What is the difference between head loss and pressure drop?

Pressure drop (ΔP) is a measure of energy loss in pressure units (e.g., psi, Pa). Head loss (hf) is that same energy loss expressed as the equivalent height of a column of the fluid (e.g., feet of water). They are related by ΔP = ρ * g * hf.

Does pipe diameter affect pressure drop?

Yes, profoundly. For a given flow rate, decreasing the pipe diameter forces the fluid velocity to increase. Since friction loss is proportional to velocity squared and inversely proportional to diameter, the net effect is that pressure drop is roughly inversely proportional to the fifth power of the diameter.

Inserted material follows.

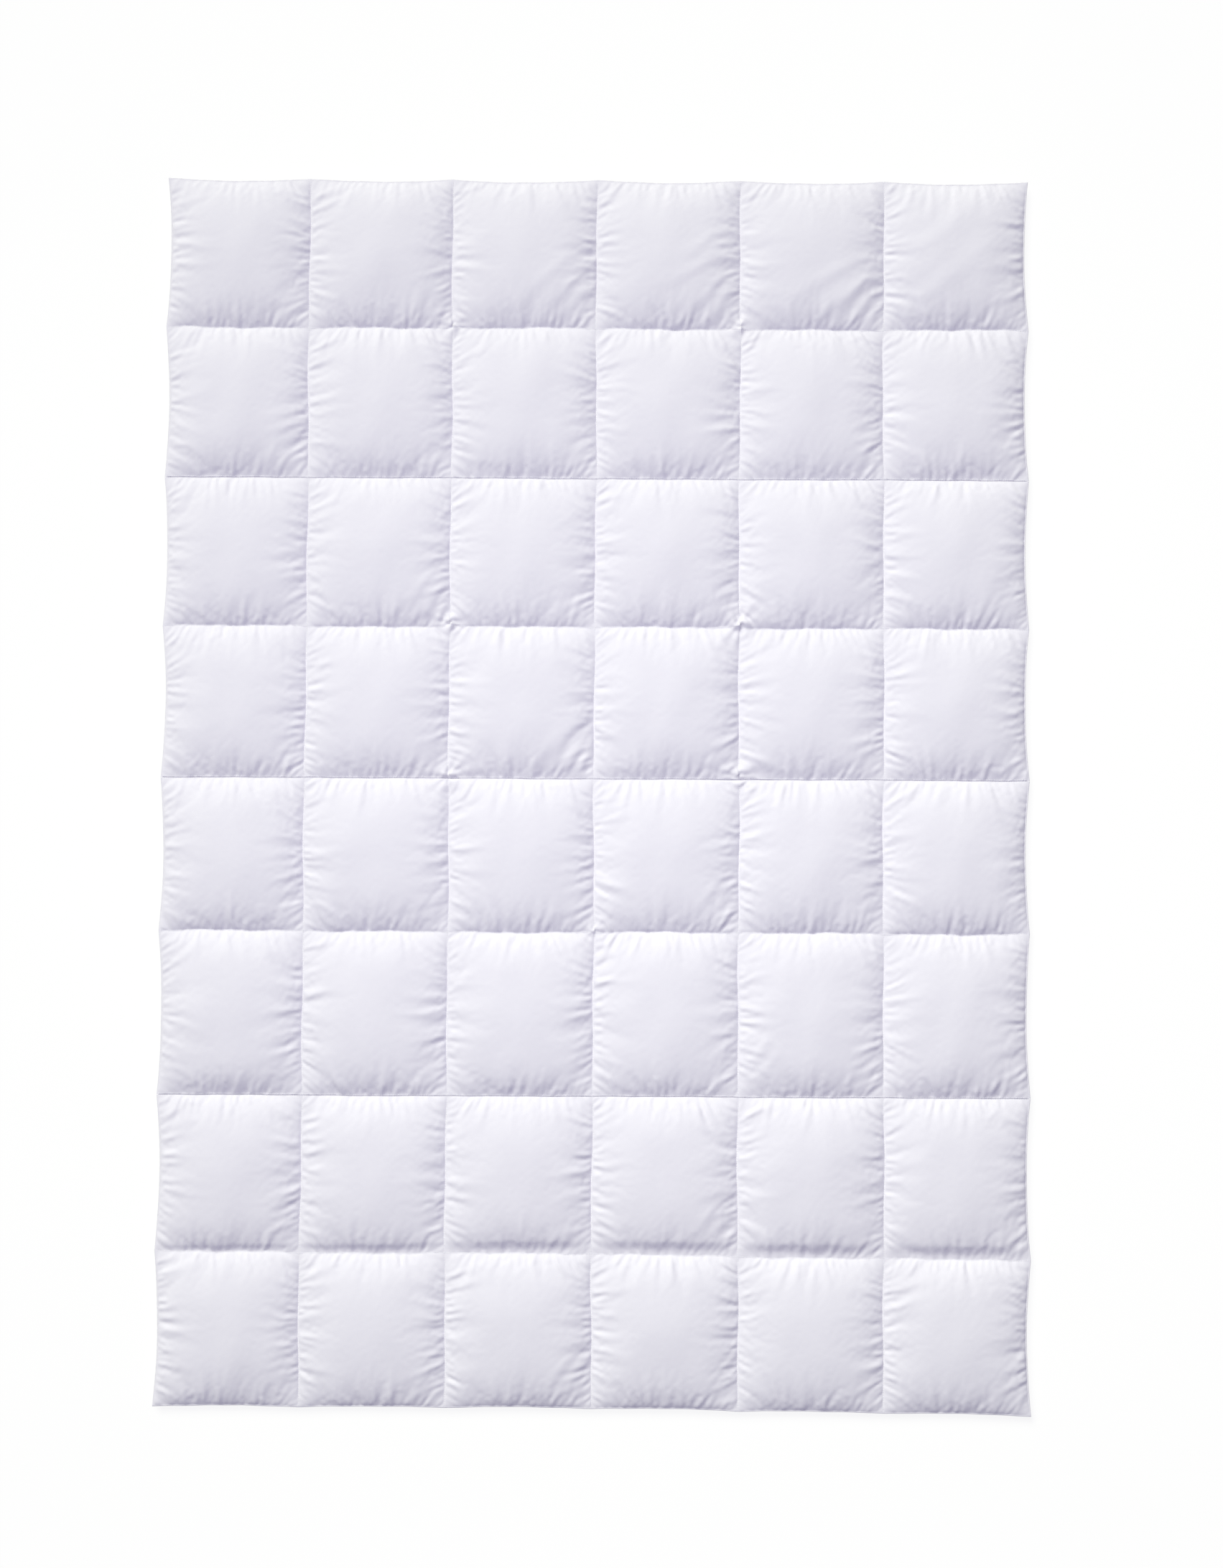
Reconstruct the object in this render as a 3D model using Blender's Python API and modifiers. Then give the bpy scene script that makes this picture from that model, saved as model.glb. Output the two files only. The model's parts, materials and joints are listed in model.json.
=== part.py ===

Why do fittings increase pressure loss?

Fittings change the direction of flow or its cross-sectional area. These changes cause flow separation, eddies, and increased turbulence. This turbulent activity dissipates fluid energy as heat, resulting in a pressure drop that is not recovered downstream.

Can pressure drop be negative?

In a passive system with no pump, pressure drop is always positive, meaning pressure decreases in the direction of flow. A negative pressure drop would imply an increase in pressure, which can only occur if there is a pump or if the pipe drops significantly in elevation, converting potential energy into pressure.

How does fluid viscosity influence pressure loss?

Viscosity is a measure of internal friction. In laminar flow, pressure drop is directly proportional to viscosity. In turbulent flow, the relationship is more complex; viscosity influences the thickness of the boundary layer and the friction factor, but pipe roughness often becomes the dominant factor.

What is the role of Reynolds number in pressure drop calculations?

The Reynolds number determines the flow regime (laminar or turbulent). This regime dictates how the friction factor is calculated. In laminar flow, friction is independent of pipe roughness. In turbulent flow, the friction factor depends on both the Reynolds number and the pipe's relative roughness.